Wow, there has been a real deluge of 'broke boomers' articles today, no doubt looking for sympathy after the splurge of the last 20 odd years! BBC1/News24 even had a 10minute piece at 0910 today about how the housing market is no longer benefiting the boomers as they can't sell their over priced houses, but the general consensus was that the boomers have been lucky.

Anyway, the DM article says ...

Is this serious? At the same time that they're slagging off the young for being work shy when they can't afford a typical FTB deposit of £35k and then not to mention the fact that new students will face debts of between 30k and 50k, they themselves have only been able to save up an average of £21k over a whole LIFETIME!

If this is true, it makes me sick how ill prepared this generation of leeches really are. Time for less 'keeping up with the Jones' and more downsizing!!

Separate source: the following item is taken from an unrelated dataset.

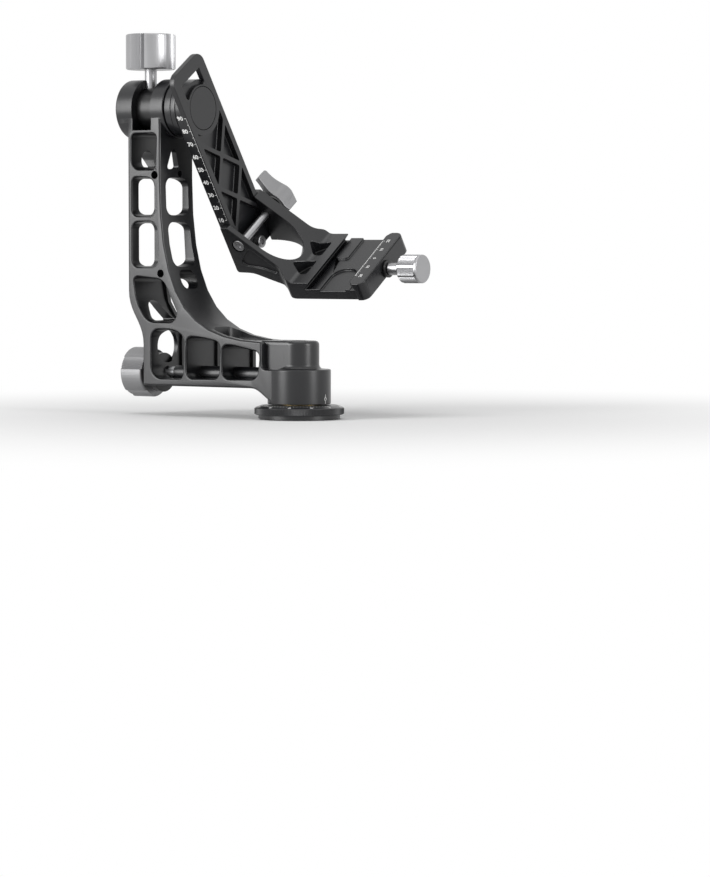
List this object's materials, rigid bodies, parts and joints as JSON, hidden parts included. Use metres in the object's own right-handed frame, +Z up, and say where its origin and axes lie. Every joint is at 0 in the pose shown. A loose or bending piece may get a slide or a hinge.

It's pathetic and in my view they should be left to starve.

I've just had to right a cheque to the Tax man for £4k due to PAYE corrections during job changes, but that is dwarfed by the £45k I've had to pay the barstewards. And that doesn't include VAT!!!

You have to ask WTF do they do with all this money? Do I get a couple of "Thank You for adopting a Chav Family" certificate enlcosed with a picture of Dwayne and Lorna from Preston resplendent on their Sofa watching daytime TV surrounded by their brood of 7 chavlets!!!!!!!!!!!!!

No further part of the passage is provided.